» **STORED DATA**:
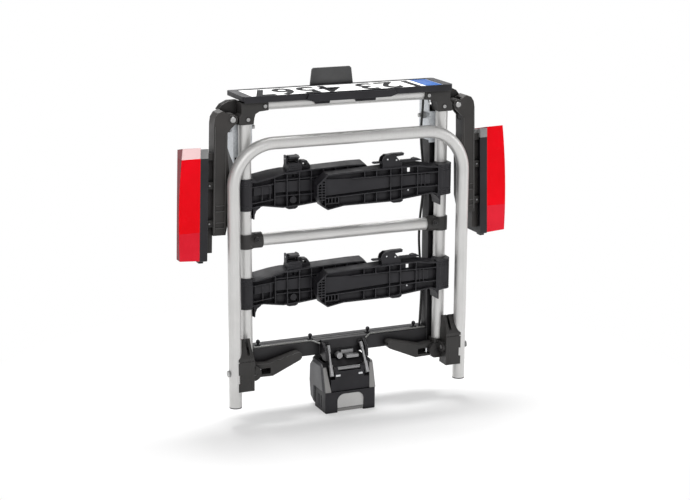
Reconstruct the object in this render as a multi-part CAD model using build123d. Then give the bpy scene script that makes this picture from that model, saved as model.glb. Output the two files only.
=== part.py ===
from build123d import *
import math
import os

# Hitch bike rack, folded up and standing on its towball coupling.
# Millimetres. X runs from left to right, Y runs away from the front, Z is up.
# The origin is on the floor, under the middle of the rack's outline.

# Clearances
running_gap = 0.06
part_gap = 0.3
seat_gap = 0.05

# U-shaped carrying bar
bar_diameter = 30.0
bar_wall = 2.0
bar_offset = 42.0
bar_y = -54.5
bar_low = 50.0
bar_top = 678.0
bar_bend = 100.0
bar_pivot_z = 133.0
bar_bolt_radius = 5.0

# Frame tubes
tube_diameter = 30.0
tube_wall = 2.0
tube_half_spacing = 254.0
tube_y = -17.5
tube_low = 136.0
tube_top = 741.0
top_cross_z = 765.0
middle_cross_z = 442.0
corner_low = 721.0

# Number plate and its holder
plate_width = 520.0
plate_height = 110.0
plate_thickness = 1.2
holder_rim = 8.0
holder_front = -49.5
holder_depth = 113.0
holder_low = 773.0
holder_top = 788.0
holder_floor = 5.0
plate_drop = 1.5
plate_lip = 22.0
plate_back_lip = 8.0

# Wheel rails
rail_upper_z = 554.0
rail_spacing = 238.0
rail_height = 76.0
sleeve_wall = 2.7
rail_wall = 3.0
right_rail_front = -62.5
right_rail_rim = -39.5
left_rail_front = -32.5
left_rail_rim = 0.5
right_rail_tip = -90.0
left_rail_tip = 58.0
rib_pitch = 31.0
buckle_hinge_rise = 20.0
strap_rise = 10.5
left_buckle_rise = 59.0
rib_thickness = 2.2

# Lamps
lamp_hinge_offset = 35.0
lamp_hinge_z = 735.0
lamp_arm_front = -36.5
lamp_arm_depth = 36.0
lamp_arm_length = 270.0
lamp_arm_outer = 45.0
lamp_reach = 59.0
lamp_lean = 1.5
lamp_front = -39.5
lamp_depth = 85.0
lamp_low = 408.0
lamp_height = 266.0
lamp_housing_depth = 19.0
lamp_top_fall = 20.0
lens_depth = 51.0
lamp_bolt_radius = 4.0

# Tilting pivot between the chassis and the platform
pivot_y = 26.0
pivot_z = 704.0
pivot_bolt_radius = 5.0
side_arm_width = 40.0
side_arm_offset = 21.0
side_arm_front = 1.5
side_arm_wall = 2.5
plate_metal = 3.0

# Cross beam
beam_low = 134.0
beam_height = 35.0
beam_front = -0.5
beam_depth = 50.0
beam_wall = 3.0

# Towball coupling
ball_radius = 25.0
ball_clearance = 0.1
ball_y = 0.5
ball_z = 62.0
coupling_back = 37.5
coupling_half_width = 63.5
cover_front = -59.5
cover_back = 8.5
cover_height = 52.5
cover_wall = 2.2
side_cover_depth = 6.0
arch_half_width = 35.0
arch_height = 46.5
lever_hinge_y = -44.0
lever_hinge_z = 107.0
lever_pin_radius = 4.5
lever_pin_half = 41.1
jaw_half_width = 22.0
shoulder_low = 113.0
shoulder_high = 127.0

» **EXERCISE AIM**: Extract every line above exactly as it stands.

» **ANSWER FOR THIS EXERCISE**:
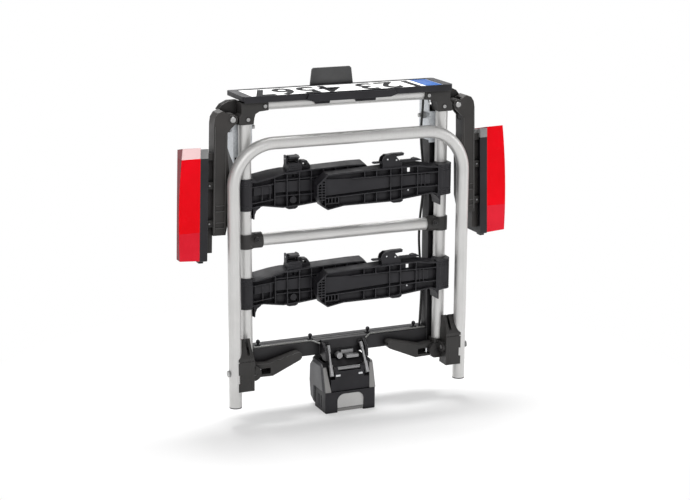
Reconstruct the object in this render as a multi-part CAD model using build123d. Then give the bpy scene script that makes this picture from that model, saved as model.glb. Output the two files only.
=== part.py ===
from build123d import *
import math
import os

# Hitch bike rack, folded up and standing on its towball coupling.
# Millimetres. X runs from left to right, Y runs away from the front, Z is up.
# The origin is on the floor, under the middle of the rack's outline.

# Clearances
running_gap = 0.06
part_gap = 0.3
seat_gap = 0.05

# U-shaped carrying bar
bar_diameter = 30.0
bar_wall = 2.0
bar_offset = 42.0
bar_y = -54.5
bar_low = 50.0
bar_top = 678.0
bar_bend = 100.0
bar_pivot_z = 133.0
bar_bolt_radius = 5.0

# Frame tubes
tube_diameter = 30.0
tube_wall = 2.0
tube_half_spacing = 254.0
tube_y = -17.5
tube_low = 136.0
tube_top = 741.0
top_cross_z = 765.0
middle_cross_z = 442.0
corner_low = 721.0

# Number plate and its holder
plate_width = 520.0
plate_height = 110.0
plate_thickness = 1.2
holder_rim = 8.0
holder_front = -49.5
holder_depth = 113.0
holder_low = 773.0
holder_top = 788.0
holder_floor = 5.0
plate_drop = 1.5
plate_lip = 22.0
plate_back_lip = 8.0

# Wheel rails
rail_upper_z = 554.0
rail_spacing = 238.0
rail_height = 76.0
sleeve_wall = 2.7
rail_wall = 3.0
right_rail_front = -62.5
right_rail_rim = -39.5
left_rail_front = -32.5
left_rail_rim = 0.5
right_rail_tip = -90.0
left_rail_tip = 58.0
rib_pitch = 31.0
buckle_hinge_rise = 20.0
strap_rise = 10.5
left_buckle_rise = 59.0
rib_thickness = 2.2

# Lamps
lamp_hinge_offset = 35.0
lamp_hinge_z = 735.0
lamp_arm_front = -36.5
lamp_arm_depth = 36.0
lamp_arm_length = 270.0
lamp_arm_outer = 45.0
lamp_reach = 59.0
lamp_lean = 1.5
lamp_front = -39.5
lamp_depth = 85.0
lamp_low = 408.0
lamp_height = 266.0
lamp_housing_depth = 19.0
lamp_top_fall = 20.0
lens_depth = 51.0
lamp_bolt_radius = 4.0

# Tilting pivot between the chassis and the platform
pivot_y = 26.0
pivot_z = 704.0
pivot_bolt_radius = 5.0
side_arm_width = 40.0
side_arm_offset = 21.0
side_arm_front = 1.5
side_arm_wall = 2.5
plate_metal = 3.0

# Cross beam
beam_low = 134.0
beam_height = 35.0
beam_front = -0.5
beam_depth = 50.0
beam_wall = 3.0

# Towball coupling
ball_radius = 25.0
ball_clearance = 0.1
ball_y = 0.5
ball_z = 62.0
coupling_back = 37.5
coupling_half_width = 63.5
cover_front = -59.5
cover_back = 8.5
cover_height = 52.5
cover_wall = 2.2
side_cover_depth = 6.0
arch_half_width = 35.0
arch_height = 46.5
lever_hinge_y = -44.0
lever_hinge_z = 107.0
lever_pin_radius = 4.5
lever_pin_half = 41.1
jaw_half_width = 22.0
shoulder_low = 113.0
shoulder_high = 127.0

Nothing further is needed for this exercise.